## What the task asks
Collect the lines of the entries where "picture" shows up.
------ Given records
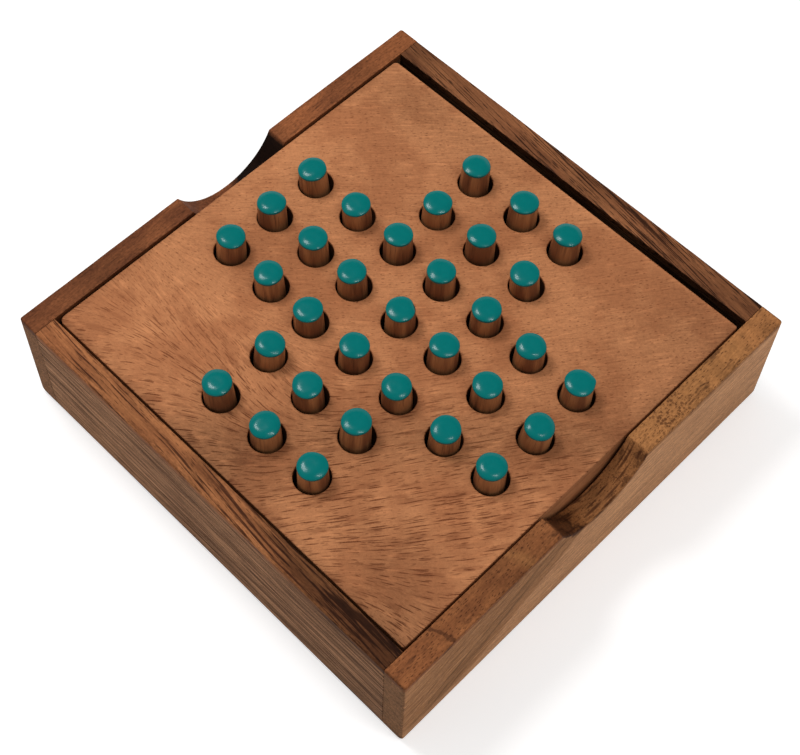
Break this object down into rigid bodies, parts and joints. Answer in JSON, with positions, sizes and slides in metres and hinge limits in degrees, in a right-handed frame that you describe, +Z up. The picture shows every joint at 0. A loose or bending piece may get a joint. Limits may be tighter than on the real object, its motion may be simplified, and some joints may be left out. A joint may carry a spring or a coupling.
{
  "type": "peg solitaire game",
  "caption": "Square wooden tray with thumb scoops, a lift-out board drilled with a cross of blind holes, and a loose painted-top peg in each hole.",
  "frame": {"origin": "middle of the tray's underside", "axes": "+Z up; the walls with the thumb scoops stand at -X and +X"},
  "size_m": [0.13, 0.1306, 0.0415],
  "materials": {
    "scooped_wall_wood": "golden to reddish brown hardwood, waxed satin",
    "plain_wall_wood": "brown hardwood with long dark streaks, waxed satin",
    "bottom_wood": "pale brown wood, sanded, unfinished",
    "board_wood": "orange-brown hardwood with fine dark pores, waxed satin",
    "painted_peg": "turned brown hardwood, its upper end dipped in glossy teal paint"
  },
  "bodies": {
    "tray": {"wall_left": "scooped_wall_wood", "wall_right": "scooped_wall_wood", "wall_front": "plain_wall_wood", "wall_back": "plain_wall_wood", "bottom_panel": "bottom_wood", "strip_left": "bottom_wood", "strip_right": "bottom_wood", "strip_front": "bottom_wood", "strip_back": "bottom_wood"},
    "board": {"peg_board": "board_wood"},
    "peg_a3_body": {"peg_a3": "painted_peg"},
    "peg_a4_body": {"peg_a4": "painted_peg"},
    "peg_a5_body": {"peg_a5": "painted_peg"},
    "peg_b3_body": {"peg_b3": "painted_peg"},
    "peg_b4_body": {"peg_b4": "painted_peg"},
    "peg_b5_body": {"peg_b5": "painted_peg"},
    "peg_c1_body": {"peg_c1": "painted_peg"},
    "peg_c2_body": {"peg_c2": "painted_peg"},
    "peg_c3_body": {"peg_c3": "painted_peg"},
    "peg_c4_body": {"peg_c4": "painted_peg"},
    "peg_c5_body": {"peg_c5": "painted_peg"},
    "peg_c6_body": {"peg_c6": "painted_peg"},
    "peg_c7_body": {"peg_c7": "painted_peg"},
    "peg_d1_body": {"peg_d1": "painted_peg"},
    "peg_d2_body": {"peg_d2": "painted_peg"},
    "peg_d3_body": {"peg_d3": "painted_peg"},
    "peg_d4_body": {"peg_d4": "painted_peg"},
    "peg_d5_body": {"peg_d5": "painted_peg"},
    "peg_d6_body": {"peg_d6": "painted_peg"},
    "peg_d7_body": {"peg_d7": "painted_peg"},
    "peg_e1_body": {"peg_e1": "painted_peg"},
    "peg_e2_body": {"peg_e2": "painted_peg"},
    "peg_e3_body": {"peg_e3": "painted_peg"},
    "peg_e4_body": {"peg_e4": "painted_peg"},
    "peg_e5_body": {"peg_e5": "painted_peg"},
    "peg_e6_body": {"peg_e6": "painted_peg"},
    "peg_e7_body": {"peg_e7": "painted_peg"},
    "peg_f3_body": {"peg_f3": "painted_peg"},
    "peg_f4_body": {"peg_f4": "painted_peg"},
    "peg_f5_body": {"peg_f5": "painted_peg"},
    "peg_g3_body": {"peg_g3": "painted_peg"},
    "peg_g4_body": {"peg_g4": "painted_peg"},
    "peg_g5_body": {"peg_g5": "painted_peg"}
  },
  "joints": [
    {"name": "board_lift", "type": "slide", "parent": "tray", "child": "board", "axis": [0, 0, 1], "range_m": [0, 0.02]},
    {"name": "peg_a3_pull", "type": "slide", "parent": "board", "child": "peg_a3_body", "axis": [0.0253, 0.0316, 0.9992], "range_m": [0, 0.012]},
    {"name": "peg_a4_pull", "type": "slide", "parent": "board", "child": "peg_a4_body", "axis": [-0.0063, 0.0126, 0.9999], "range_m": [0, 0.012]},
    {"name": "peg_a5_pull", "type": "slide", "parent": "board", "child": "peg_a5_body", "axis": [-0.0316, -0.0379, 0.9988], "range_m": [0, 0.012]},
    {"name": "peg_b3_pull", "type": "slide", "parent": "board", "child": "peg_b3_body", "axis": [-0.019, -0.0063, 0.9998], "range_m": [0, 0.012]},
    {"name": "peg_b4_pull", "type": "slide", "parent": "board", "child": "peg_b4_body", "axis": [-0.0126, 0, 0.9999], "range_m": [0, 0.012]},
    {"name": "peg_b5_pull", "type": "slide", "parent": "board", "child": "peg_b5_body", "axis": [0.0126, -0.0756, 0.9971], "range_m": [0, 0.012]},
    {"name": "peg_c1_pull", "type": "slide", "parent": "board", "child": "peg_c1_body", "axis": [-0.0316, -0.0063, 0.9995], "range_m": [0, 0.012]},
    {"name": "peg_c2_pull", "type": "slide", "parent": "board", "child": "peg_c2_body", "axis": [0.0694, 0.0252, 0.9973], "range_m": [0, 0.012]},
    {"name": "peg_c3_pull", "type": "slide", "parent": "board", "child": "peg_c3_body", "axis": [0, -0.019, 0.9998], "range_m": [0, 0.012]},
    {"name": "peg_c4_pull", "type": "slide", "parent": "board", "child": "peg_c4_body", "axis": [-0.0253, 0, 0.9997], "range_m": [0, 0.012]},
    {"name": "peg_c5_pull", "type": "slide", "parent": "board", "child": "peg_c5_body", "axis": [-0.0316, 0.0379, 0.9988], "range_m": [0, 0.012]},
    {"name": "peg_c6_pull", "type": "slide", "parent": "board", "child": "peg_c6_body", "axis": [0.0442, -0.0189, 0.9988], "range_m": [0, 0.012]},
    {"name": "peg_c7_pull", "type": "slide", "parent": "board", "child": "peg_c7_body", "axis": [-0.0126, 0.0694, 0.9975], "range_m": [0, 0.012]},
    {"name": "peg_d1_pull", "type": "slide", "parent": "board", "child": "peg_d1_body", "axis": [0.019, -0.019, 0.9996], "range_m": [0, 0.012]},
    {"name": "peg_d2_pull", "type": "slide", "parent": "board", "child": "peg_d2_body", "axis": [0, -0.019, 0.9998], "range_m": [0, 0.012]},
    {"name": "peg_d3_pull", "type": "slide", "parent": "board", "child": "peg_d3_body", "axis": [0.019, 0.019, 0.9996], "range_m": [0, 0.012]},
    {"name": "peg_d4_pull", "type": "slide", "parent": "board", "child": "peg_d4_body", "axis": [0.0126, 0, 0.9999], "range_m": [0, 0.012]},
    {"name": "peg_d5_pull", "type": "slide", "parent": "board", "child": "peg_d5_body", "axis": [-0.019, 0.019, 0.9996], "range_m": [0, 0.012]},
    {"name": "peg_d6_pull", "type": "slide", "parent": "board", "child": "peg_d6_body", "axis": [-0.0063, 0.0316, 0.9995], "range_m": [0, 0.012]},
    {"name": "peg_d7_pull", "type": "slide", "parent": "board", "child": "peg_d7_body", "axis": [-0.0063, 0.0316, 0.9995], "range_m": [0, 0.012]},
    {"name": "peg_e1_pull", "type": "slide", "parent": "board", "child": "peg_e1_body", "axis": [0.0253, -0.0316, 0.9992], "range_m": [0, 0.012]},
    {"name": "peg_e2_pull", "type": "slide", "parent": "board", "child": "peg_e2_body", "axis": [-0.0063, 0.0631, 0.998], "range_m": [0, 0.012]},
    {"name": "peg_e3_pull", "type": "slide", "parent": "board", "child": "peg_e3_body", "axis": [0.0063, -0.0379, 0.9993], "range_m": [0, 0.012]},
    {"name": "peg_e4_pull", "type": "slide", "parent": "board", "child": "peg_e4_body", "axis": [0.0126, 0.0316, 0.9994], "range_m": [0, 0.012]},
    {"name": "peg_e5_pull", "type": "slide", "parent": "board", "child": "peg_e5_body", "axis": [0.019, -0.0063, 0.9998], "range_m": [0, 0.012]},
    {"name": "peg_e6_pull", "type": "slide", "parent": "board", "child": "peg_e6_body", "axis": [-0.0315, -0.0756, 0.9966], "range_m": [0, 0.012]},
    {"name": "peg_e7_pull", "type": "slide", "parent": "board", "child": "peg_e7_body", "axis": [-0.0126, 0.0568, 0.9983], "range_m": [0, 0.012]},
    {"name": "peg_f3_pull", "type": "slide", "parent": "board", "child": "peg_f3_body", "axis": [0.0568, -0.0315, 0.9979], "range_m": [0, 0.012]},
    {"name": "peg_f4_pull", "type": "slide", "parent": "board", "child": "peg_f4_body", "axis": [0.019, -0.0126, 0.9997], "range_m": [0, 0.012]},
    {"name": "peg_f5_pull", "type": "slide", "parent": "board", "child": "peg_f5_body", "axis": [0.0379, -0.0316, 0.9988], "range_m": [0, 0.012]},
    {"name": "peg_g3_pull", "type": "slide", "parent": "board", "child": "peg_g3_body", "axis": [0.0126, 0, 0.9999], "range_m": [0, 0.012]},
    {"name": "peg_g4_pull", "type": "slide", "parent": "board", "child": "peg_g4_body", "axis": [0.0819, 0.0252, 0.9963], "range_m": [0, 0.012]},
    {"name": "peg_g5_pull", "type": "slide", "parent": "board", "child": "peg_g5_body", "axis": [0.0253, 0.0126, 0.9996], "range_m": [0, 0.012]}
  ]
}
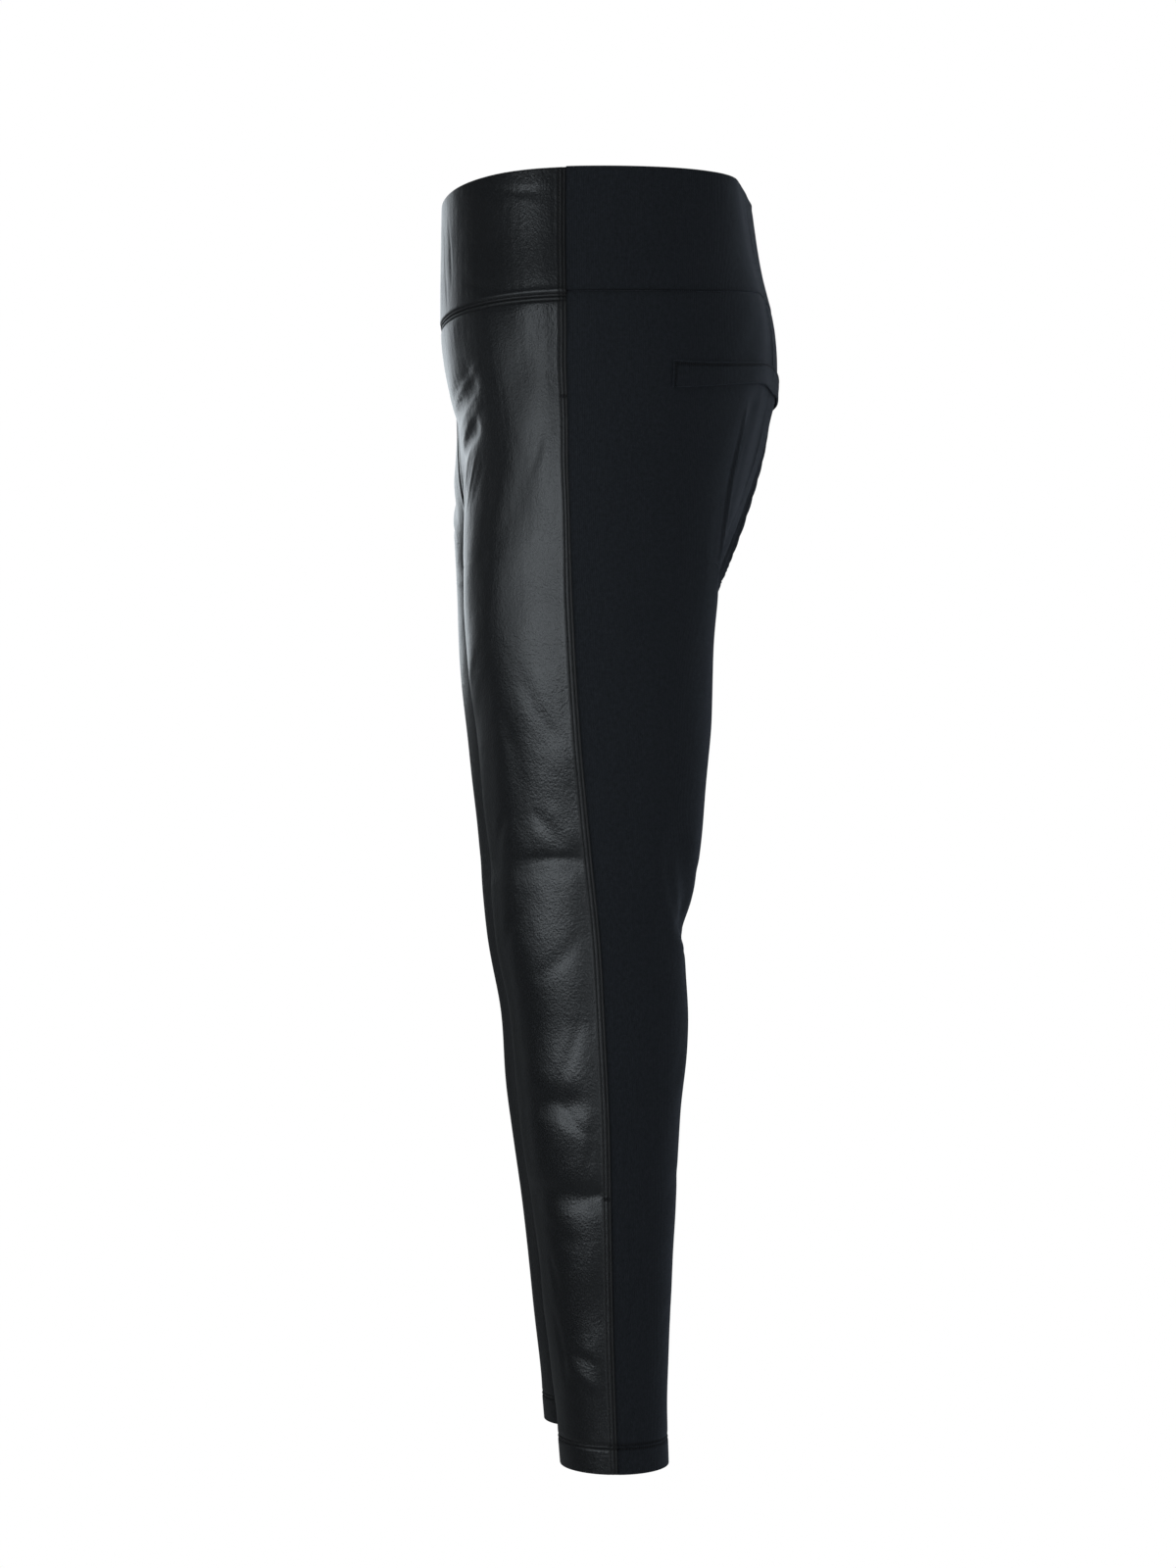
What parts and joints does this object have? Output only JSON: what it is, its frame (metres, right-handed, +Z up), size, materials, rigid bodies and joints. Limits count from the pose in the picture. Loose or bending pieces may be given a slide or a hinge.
------------
## Solution for this task
Break this object down into rigid bodies, parts and joints. Answer in JSON, with positions, sizes and slides in metres and hinge limits in degrees, in a right-handed frame that you describe, +Z up. The picture shows every joint at 0. A loose or bending piece may get a joint. Limits may be tighter than on the real object, its motion may be simplified, and some joints may be left out. A joint may carry a spring or a coupling.
What parts and joints does this object have? Output only JSON: what it is, its frame (metres, right-handed, +Z up), size, materials, rigid bodies and joints. Limits count from the pose in the picture. Loose or bending pieces may be given a slide or a hinge.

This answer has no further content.